> _WHAT IS ASKED_: Quote the full listing word for word.

> _INFORMATION PROVIDED_:
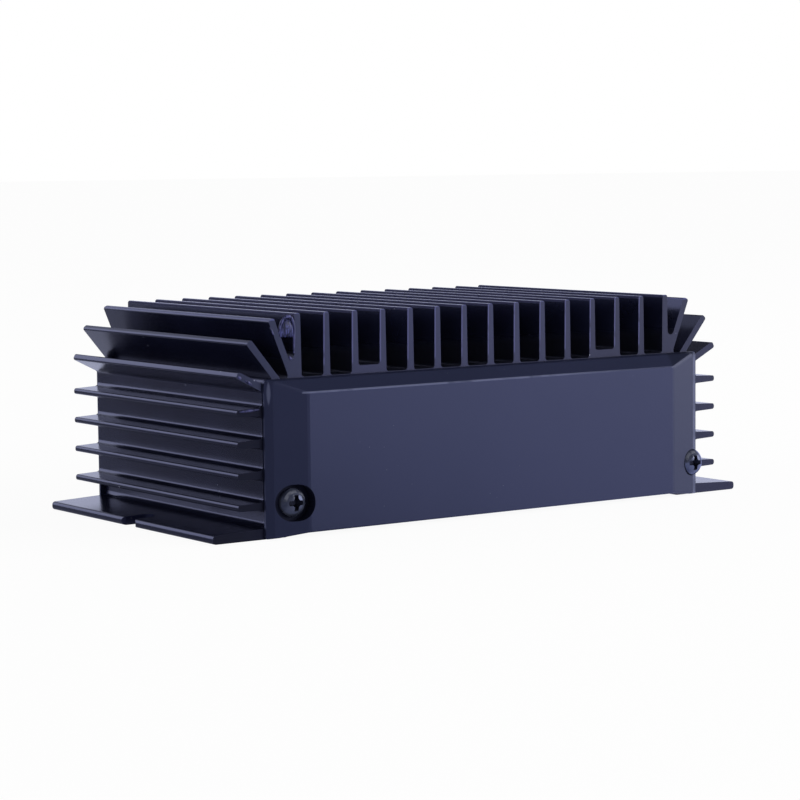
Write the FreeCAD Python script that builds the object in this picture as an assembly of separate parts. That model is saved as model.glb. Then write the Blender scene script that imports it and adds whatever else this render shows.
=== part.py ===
import FreeCAD, Part
import math
import os

# Compact finned RF power amplifier, millimetres.
# X runs from left to right seen from the front, Y from the front to the rear, Z up.
# The origin is the middle of the base: the undersides of the two mounting flanges lie in Z = 0.

Vector = FreeCAD.Vector
X_AXIS = Vector(1, 0, 0)
Y_AXIS = Vector(0, 1, 0)
Z_AXIS = Vector(0, 0, 1)

# ---------------------------------------------------------------- driving dimensions

# extruded housing: fins on top
fin_pitch = 7.0
fins_each_side = 7            # upright fins on each side of the middle one
fin_height = 13.0
fin_tip_thickness = 1.36
fin_root_thickness = 1.7
fin_tip_radius = 0.5
fin_root_radius = 0.6
gap_floor_z = 32.5            # bottom of the gaps between the upright fins
rail_fin_count = 4            # the gap outside this fin, counted from the middle, has a raised floor
rail_rise = 1.6

# extruded housing: three leaning fins at each upper corner,
# as (reach past the last upright fin, drop below the upright tips, angle from level)
lean_fins = [(6.3, 1.0, 68.0), (11.7, 5.3, 50.4), (14.5, 11.8, 26.6)]
lean_thickness = 1.44
lean_gap_radii = [0.9, 1.0, 1.1, 1.0]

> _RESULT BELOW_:
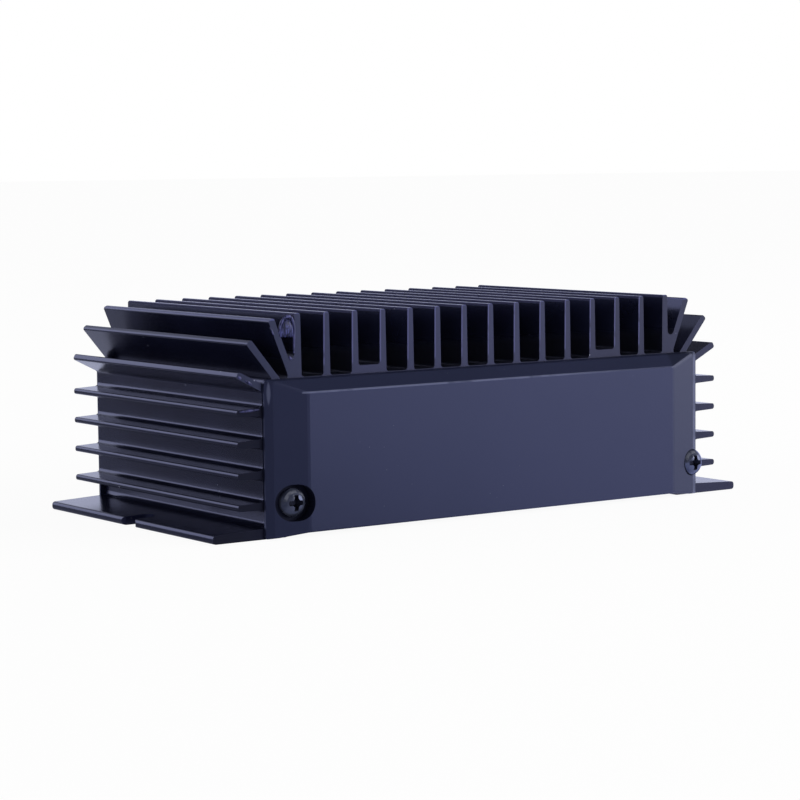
Write the FreeCAD Python script that builds the object in this picture as an assembly of separate parts. That model is saved as model.glb. Then write the Blender scene script that imports it and adds whatever else this render shows.
=== part.py ===
import FreeCAD, Part
import math
import os

# Compact finned RF power amplifier, millimetres.
# X runs from left to right seen from the front, Y from the front to the rear, Z up.
# The origin is the middle of the base: the undersides of the two mounting flanges lie in Z = 0.

Vector = FreeCAD.Vector
X_AXIS = Vector(1, 0, 0)
Y_AXIS = Vector(0, 1, 0)
Z_AXIS = Vector(0, 0, 1)

# ---------------------------------------------------------------- driving dimensions

# extruded housing: fins on top
fin_pitch = 7.0
fins_each_side = 7            # upright fins on each side of the middle one
fin_height = 13.0
fin_tip_thickness = 1.36
fin_root_thickness = 1.7
fin_tip_radius = 0.5
fin_root_radius = 0.6
gap_floor_z = 32.5            # bottom of the gaps between the upright fins
rail_fin_count = 4            # the gap outside this fin, counted from the middle, has a raised floor
rail_rise = 1.6

# extruded housing: three leaning fins at each upper corner,
# as (reach past the last upright fin, drop below the upright tips, angle from level)
lean_fins = [(6.3, 1.0, 68.0), (11.7, 5.3, 50.4), (14.5, 11.8, 26.6)]
lean_thickness = 1.44
lean_gap_radii = [0.9, 1.0, 1.1, 1.0]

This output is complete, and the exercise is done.